Sister Lucy tells Sally, “If we could live without suffering, we’d find no peace in heaven.” Suffering is central to the Catholic faith, and central to this book as well. What is the relation between suffering and faith, and how do the two affect your characters’ lives?
Suffering is central to the Catholic faith, but suffering is also an inevitable experience for all of us who are human. People of faith, it seems to me, are at least willing to acknowledge the injustice of the way suffering is visited upon us all, especially the innocent. Sister Jeanne’s homely theodicy about justice and suffering speaks to this. Her confidence in eternal life as a recompense for suffering may be an antique notion, but at least she’s thinking.
Catholics who commit suicide were ineligible to be buried in a Catholic cemetery. When Jim commits suicide, Sister St. Saviour does her best to deceive the Church and have the doomed man buried in hallowed ground. Why does the Sister work so hard to get Jim buried in a Catholic plot?
Sister St. Saviour understands the injustice of the Church’s rule regarding the burial of suicides in hallowed ground. Because she understands human nature, she knows that his death is not due to lack of love, or faith but, in her own assessment, depression—the suicide’s inability to go on through just one more day. I don’t see her determination to have him buried in a Catholic cemetery as driven so much by pity, as it is driven by her conviction that the Church is wrong—and that this rule lacks Christian compassion.
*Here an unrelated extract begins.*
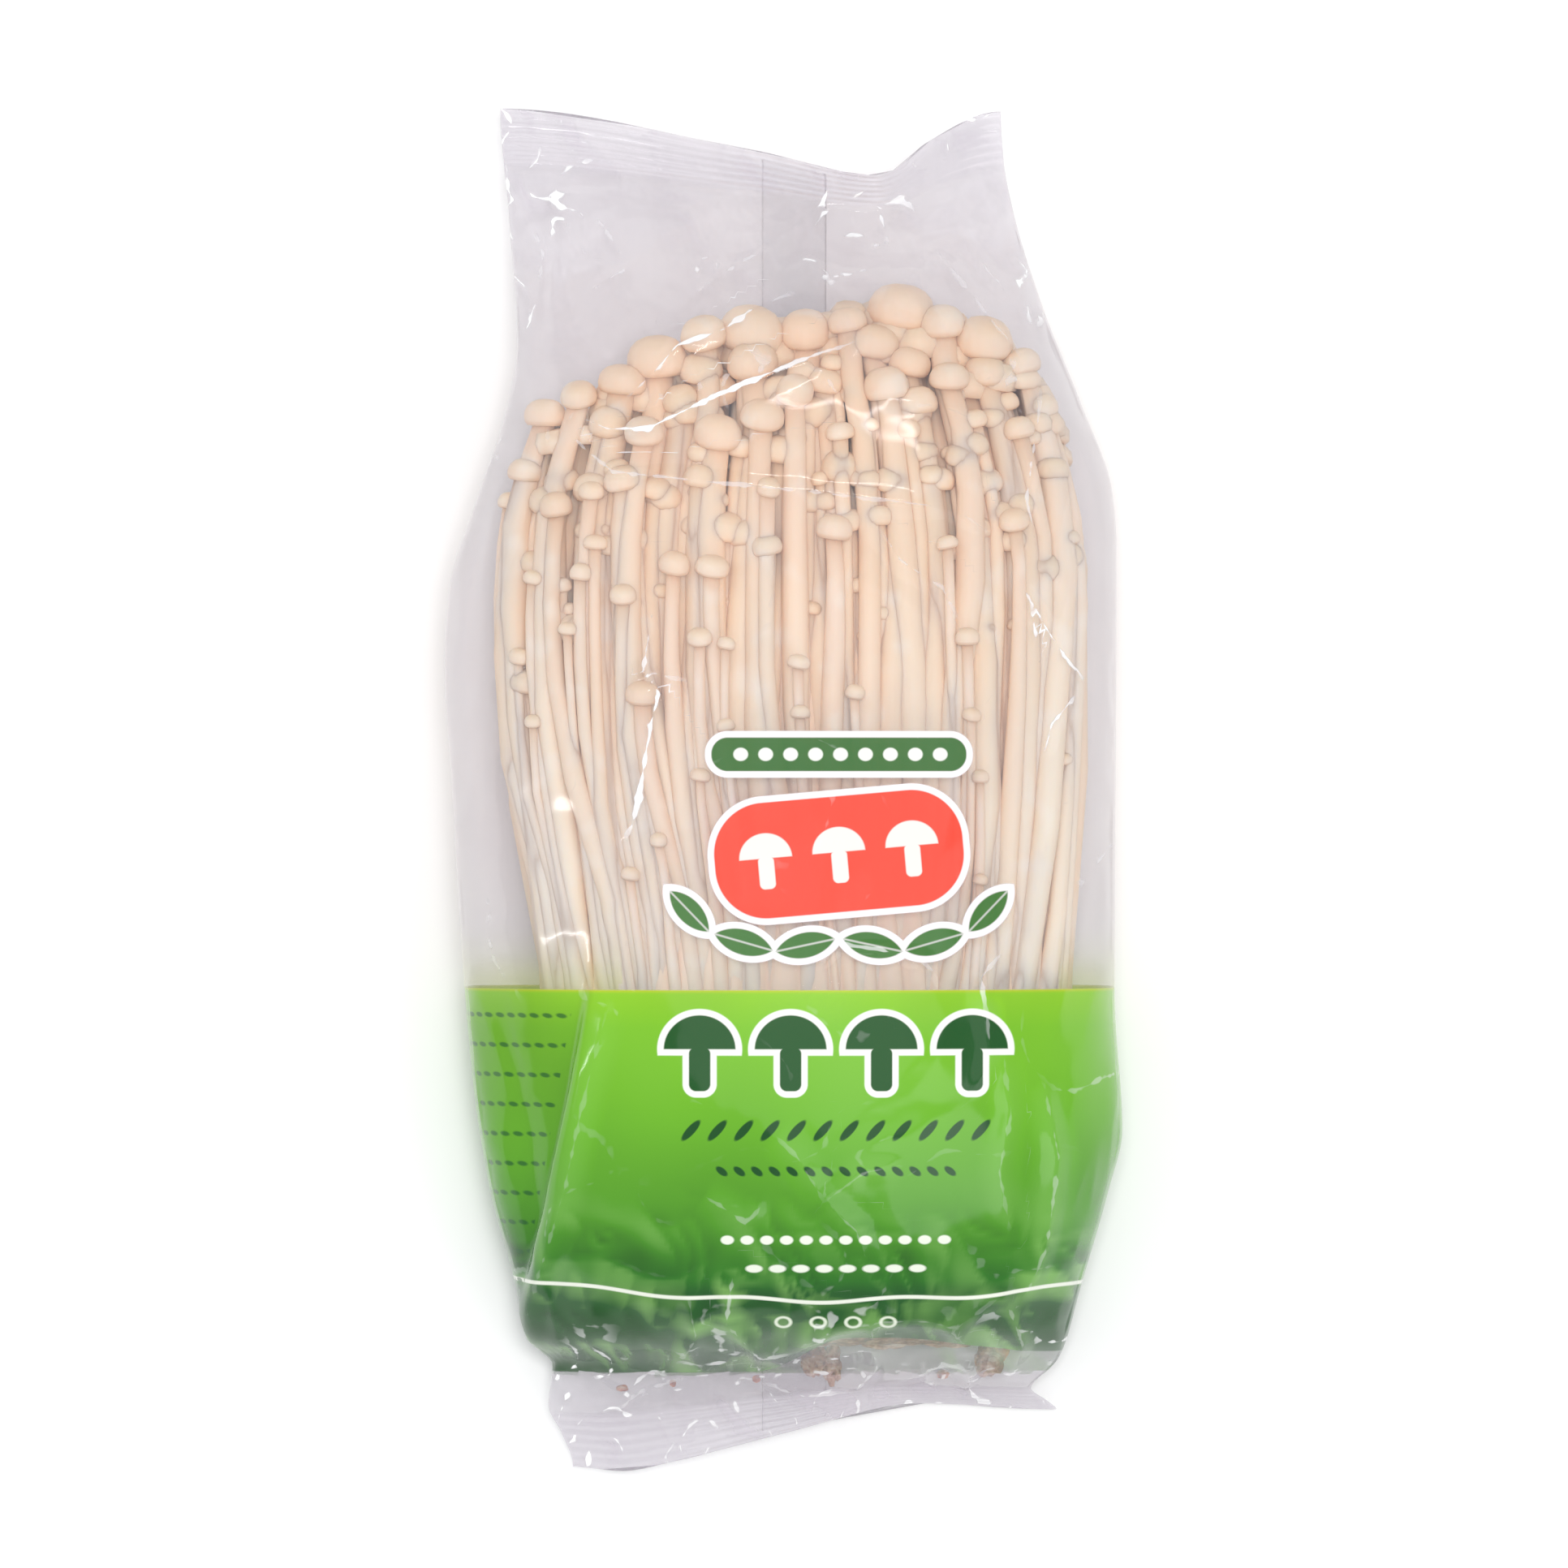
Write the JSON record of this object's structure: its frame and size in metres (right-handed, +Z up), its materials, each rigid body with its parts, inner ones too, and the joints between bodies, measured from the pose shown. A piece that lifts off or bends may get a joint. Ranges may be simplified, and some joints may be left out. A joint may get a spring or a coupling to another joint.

From the Sister who says pernt instead of point, to the randy woman on the train, who wriggles her pinky finger and asks Sally, “Can you imagine a girl the size of me spending her life riding a thing the size of that?” How did you approach dialogue in this book? How did you strike a balance between historical accuracy and modern readers’ ease of understanding?
I love Elizabeth Bowen’s advice that characters should only speak when they have to—it’s a reminder to listen for the character’s voice, not to manipulate it.
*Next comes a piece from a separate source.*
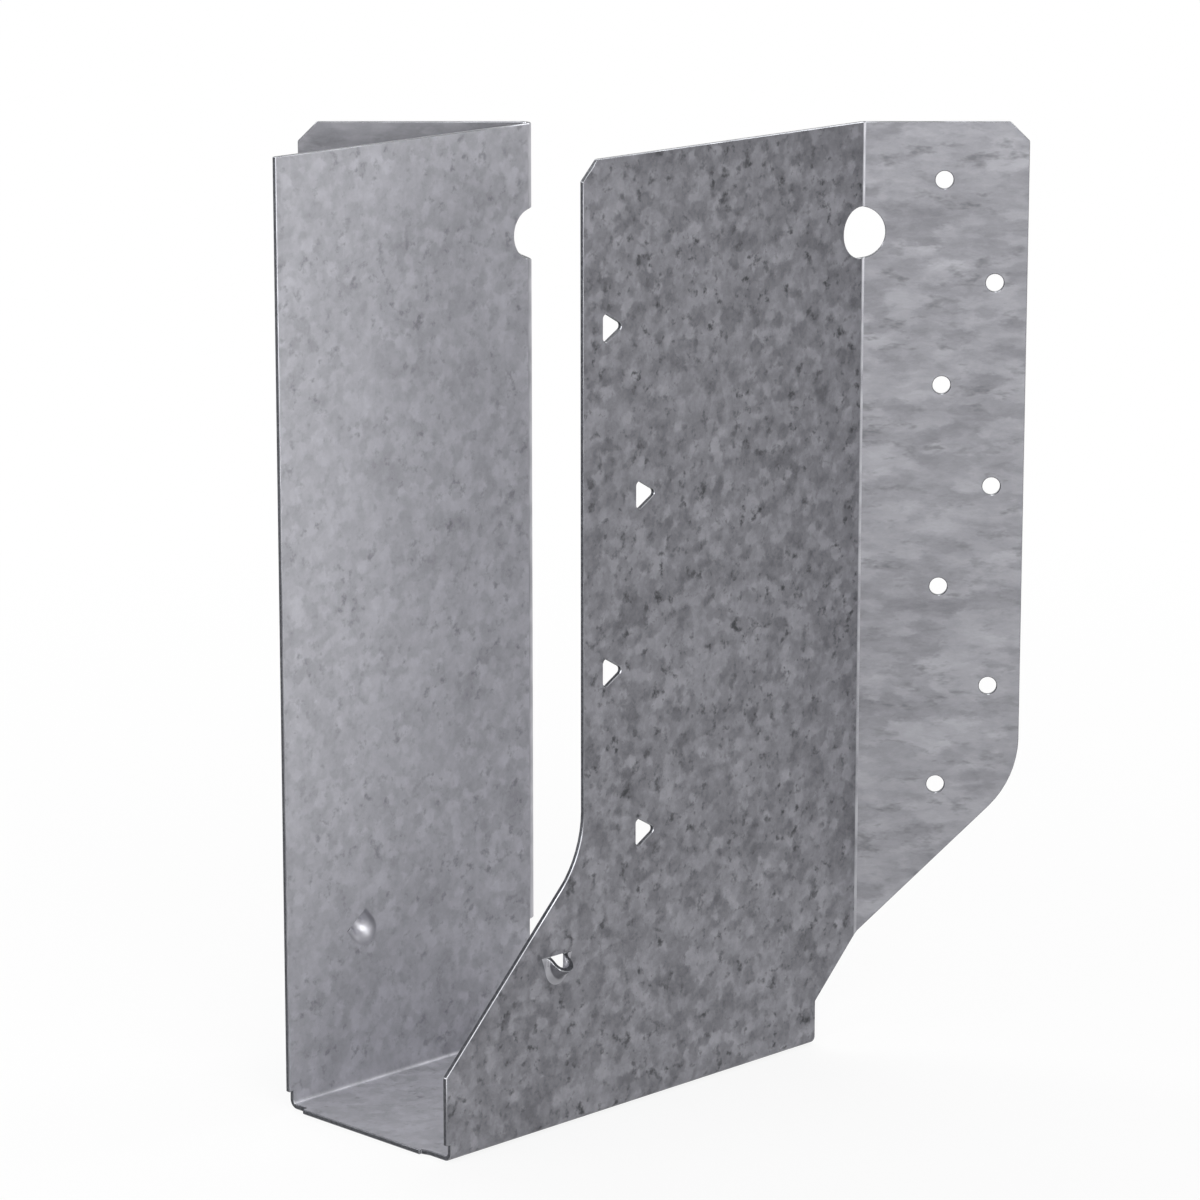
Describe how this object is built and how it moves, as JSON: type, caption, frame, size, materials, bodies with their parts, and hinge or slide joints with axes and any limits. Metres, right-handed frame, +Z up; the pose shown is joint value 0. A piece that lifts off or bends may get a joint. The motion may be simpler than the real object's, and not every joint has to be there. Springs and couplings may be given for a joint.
{
  "type": "skewed joist hanger",
  "caption": "Face-mount hanger folded from one galvanised steel sheet that carries a joist at 45 degrees to a header: a slanted U seat, a chamfered near side plate and nailing flanges.",
  "frame": {"origin": "on the header's face, where the joist's centreline meets it, level with the underside of the seat", "axes": "+X along the header's face towards the near flange, +Y into the header, +Z up; the joist leaves along -X and -Y at 45 degrees"},
  "size_m": [0.1805, 0.1013, 0.2315],
  "materials": {
    "galvanised_sheet": "hot-dip galvanised zinc, dull grey with a mottled spangle"
  },
  "bodies": {
    "root": {"hanger": "galvanised_sheet"}
  },
  "joints": []
}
I think the real challenge in writing about the past is not so much vocabulary, context can be a simple fix for that, but the danger of applying a kind of “presentism” to another era. Keeping a larger context in mind is helpful here as well. One must be aware of the breadth of a character’s experience in a certain time and place in order to understand her mindset, her choices, her view of the world.
Some of the most striking passages were focused on gross details of illness or dirtiness. In a book where faith and godliness is central to the story, what is the role of the human body in all its gross detail?
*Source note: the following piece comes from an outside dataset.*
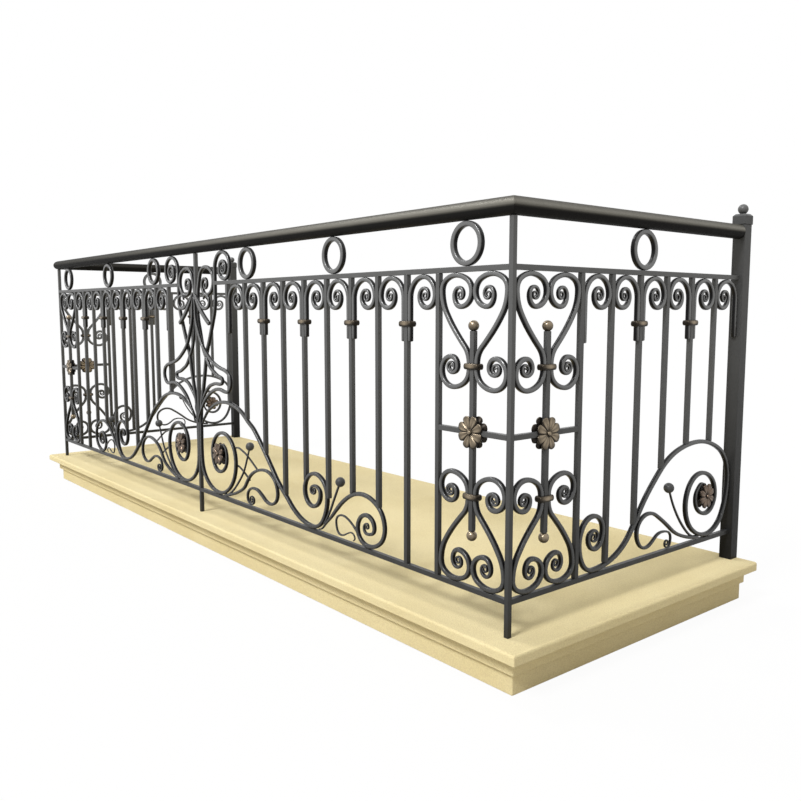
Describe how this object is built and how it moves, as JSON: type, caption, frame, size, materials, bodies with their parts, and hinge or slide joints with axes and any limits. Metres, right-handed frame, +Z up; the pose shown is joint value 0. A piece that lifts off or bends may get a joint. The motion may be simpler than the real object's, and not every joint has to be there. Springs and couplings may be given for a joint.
{
  "type": "balcony railing",
  "caption": "Three-sided wrought-iron balcony railing with scrolls, waves, a lyre centre and corner heart panels, on a tiered stone floor.",
  "frame": {"origin": "middle of the floor's footprint, at its underside", "axes": "+X along the railing's front, +Y towards the wall, +Z up"},
  "size_m": [3.284, 1.066, 1.1856],
  "materials": {
    "iron": "satin graphite paint",
    "bronze": "bronze patina",
    "stone": "fine-grained sandstone"
  },
  "bodies": {
    "root": {"base_course": "stone", "bottom_rail_front": "iron", "bottom_rail_returns": "iron", "crook_collars": "bronze", "end_waves": "iron", "floor_slab": "stone", "front_branches": "iron", "front_crook_scrolls": "iron", "front_pickets": "iron", "front_tendrils": "iron", "front_waves": "iron", "handrail_front": "iron", "handrail_returns": "iron", "head_leaves": "iron", "inner_crooks": "iron", "inner_whiplash_bars": "iron", "lower_heart_scrolls": "iron", "lyre_volutes": "iron", "newel_balls": "iron", "newel_caps": "iron", "newel_posts": "iron", "outer_whiplash_bars": "iron", "panel_collars": "bronze", "panel_crossbars": "iron", "panel_rosettes": "bronze", "panel_side_bars": "iron", "panel_spindle_balls": "bronze", "panel_spindles": "iron", "rail_posts": "iron", "return_branches": "iron", "return_crook_scrolls": "iron", "return_pickets": "iron", "return_waves": "iron", "sprout_balls": "iron", "sprout_stems": "iron", "step_course": "stone", "top_rings": "iron", "upper_heart_scrolls": "iron", "upper_rail_front": "iron", "upper_rail_returns": "iron", "volute_rosettes": "bronze", "volute_strands": "iron"}
  },
  "joints": []
}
I think all realistic fiction is grounded in physical details. I don’t know how I could write an honest novel featuring nursing nuns who care for the sick poor without precise details of their daily work. I guess I don’t see these as gory details; only the facts of illness and accident and poverty, of human suffering. I see these physical realities as reason to be astonished by the compassion and the strength of these women—their faith and godliness, if you will. Again, I fear our culture’s marginalization of such women—as classroom witches or bodiless singing nuns—allows us to smugly dismiss what difficult work they’ve done, and continue to do.